[BEGIN MATERIAL PROVIDED]
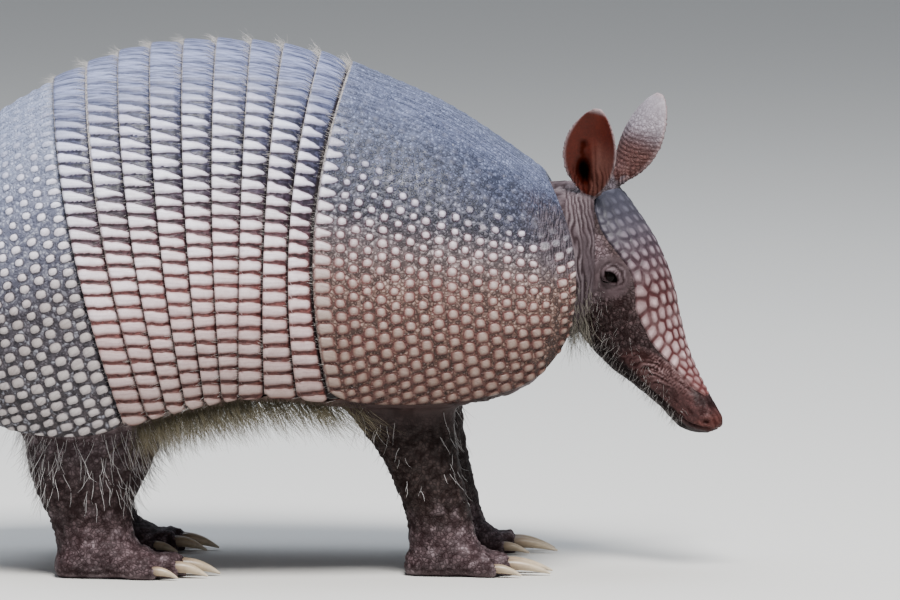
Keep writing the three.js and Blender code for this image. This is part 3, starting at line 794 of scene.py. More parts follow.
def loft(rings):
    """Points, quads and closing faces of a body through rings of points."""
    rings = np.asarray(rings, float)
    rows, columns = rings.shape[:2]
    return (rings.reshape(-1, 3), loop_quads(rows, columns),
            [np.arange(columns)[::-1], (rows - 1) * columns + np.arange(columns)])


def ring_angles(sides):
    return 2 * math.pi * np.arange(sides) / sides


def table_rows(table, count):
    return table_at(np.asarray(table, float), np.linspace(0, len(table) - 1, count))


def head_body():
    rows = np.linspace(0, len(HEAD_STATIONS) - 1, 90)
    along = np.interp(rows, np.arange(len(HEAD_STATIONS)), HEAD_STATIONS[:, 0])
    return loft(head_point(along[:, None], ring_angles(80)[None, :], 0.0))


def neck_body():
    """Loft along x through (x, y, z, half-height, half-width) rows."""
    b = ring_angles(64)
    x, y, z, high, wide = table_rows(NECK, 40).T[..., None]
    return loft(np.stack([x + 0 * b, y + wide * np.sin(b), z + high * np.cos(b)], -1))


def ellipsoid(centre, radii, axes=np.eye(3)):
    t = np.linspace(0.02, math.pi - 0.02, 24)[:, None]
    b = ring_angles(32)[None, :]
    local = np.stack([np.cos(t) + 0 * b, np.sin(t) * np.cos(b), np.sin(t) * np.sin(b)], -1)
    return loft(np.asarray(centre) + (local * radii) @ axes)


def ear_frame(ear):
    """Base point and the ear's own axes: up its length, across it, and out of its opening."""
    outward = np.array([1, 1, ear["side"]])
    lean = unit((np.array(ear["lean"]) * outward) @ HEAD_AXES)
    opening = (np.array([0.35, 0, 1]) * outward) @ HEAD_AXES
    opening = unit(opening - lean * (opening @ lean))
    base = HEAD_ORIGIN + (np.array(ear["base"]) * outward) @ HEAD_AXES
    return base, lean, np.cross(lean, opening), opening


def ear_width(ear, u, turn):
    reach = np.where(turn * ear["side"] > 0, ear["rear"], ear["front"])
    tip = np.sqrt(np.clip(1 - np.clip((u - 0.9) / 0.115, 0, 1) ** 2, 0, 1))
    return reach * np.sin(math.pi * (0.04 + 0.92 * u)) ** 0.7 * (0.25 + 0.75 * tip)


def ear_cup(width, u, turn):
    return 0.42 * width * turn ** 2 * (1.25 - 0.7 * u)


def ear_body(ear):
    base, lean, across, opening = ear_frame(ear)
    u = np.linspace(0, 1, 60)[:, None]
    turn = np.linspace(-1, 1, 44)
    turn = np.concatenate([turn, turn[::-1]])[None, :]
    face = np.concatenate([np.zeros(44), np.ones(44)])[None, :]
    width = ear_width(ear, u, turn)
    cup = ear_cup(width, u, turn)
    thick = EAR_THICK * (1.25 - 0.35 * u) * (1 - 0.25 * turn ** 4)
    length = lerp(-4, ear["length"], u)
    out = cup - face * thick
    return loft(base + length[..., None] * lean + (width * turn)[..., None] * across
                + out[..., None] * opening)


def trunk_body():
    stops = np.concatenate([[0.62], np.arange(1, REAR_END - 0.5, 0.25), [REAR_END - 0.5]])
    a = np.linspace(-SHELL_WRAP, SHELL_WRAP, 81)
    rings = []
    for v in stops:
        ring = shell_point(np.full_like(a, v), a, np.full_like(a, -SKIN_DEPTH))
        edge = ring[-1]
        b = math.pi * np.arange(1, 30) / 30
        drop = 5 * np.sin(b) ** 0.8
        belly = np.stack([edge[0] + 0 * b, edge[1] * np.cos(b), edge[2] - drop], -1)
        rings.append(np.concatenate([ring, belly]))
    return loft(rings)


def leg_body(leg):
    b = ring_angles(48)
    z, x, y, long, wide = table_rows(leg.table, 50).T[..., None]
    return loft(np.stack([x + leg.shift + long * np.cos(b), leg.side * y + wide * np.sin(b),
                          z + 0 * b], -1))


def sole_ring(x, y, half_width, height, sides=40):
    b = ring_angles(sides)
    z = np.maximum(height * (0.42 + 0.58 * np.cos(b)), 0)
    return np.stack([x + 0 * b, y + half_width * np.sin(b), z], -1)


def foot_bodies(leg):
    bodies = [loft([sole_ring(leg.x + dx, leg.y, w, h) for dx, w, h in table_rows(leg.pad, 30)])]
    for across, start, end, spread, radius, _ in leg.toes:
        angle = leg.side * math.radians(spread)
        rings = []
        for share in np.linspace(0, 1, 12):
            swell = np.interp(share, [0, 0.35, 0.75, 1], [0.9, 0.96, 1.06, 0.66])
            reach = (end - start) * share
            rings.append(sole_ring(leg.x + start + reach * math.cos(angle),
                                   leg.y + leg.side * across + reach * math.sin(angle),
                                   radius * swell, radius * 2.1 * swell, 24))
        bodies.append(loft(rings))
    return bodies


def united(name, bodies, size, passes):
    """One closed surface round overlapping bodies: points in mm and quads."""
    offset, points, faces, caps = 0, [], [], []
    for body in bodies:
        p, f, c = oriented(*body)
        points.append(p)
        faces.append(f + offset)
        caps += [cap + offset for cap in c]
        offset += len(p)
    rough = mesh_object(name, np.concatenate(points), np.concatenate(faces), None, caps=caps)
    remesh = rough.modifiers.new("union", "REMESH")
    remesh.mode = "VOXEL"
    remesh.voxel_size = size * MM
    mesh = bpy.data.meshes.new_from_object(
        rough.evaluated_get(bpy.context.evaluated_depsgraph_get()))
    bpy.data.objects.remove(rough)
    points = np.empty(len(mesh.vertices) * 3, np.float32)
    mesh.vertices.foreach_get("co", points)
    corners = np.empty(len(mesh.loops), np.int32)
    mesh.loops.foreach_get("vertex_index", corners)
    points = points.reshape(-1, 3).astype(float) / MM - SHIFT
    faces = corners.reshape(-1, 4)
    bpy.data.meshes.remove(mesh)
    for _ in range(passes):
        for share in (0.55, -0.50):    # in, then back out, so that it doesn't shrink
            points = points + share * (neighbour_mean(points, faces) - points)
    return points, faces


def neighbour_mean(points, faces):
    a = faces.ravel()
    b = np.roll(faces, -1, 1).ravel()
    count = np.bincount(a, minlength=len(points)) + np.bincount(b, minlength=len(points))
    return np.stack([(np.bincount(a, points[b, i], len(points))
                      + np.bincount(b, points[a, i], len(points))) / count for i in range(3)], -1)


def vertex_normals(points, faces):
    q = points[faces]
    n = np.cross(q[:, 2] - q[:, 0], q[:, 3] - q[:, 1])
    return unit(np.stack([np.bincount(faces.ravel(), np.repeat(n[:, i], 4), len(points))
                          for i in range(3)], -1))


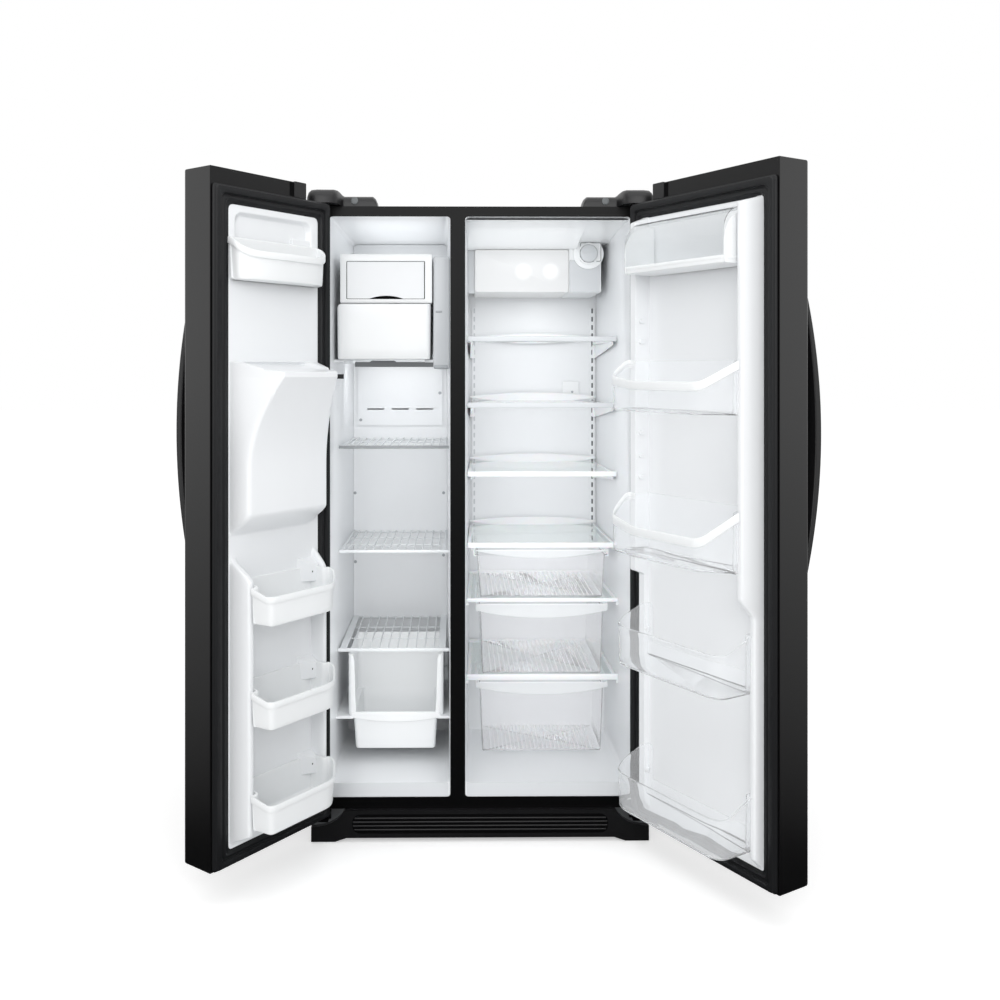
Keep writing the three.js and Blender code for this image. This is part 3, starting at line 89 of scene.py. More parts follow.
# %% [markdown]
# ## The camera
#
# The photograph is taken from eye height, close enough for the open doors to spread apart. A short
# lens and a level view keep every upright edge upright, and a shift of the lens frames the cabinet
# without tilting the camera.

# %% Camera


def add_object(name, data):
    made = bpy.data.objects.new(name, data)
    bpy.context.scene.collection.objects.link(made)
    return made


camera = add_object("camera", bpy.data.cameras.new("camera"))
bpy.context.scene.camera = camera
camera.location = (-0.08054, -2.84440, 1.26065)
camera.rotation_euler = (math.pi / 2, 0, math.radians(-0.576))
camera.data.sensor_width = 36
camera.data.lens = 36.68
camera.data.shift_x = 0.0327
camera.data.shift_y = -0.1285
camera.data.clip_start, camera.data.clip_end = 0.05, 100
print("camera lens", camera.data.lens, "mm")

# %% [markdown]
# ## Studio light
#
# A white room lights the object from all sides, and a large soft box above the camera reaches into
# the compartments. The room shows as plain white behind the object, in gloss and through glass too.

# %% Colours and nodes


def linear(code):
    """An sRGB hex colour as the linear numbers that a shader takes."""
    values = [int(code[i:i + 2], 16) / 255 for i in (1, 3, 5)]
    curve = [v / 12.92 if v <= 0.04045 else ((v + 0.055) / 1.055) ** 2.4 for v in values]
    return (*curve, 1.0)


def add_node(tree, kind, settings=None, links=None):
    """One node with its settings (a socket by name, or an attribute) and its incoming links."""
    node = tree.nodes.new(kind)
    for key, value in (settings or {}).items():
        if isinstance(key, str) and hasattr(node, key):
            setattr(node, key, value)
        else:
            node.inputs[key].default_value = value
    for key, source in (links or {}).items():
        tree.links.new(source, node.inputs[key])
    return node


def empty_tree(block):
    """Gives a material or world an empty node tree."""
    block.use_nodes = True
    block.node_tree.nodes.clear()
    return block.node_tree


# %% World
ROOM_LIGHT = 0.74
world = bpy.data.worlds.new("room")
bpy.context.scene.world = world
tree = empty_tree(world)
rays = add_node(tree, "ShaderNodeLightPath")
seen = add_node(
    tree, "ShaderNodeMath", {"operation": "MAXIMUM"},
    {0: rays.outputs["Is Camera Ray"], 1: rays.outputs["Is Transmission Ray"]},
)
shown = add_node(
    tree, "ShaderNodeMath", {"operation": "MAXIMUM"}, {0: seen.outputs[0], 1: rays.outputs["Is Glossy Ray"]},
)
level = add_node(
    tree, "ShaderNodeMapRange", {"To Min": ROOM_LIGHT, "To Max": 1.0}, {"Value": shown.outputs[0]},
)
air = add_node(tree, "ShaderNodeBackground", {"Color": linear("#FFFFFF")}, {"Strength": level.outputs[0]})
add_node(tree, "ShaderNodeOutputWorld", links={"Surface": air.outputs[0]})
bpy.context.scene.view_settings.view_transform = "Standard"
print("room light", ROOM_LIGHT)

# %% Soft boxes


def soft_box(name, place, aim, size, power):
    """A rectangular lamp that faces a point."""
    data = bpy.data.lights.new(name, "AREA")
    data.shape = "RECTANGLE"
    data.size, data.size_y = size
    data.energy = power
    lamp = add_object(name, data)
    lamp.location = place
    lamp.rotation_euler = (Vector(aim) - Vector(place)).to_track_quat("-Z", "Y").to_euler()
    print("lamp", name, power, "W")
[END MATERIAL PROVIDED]
GOAL:
Return only the stretch of the material above from the line holding "89 of scene.py. More parts follow." through the line holding "# %% Camera", copied exactly.

TASK OUTPUT:
Keep writing the three.js and Blender code for this image. This is part 3, starting at line 89 of scene.py. More parts follow.
# %% [markdown]
# ## The camera
#
# The photograph is taken from eye height, close enough for the open doors to spread apart. A short
# lens and a level view keep every upright edge upright, and a shift of the lens frames the cabinet
# without tilting the camera.

# %% Camera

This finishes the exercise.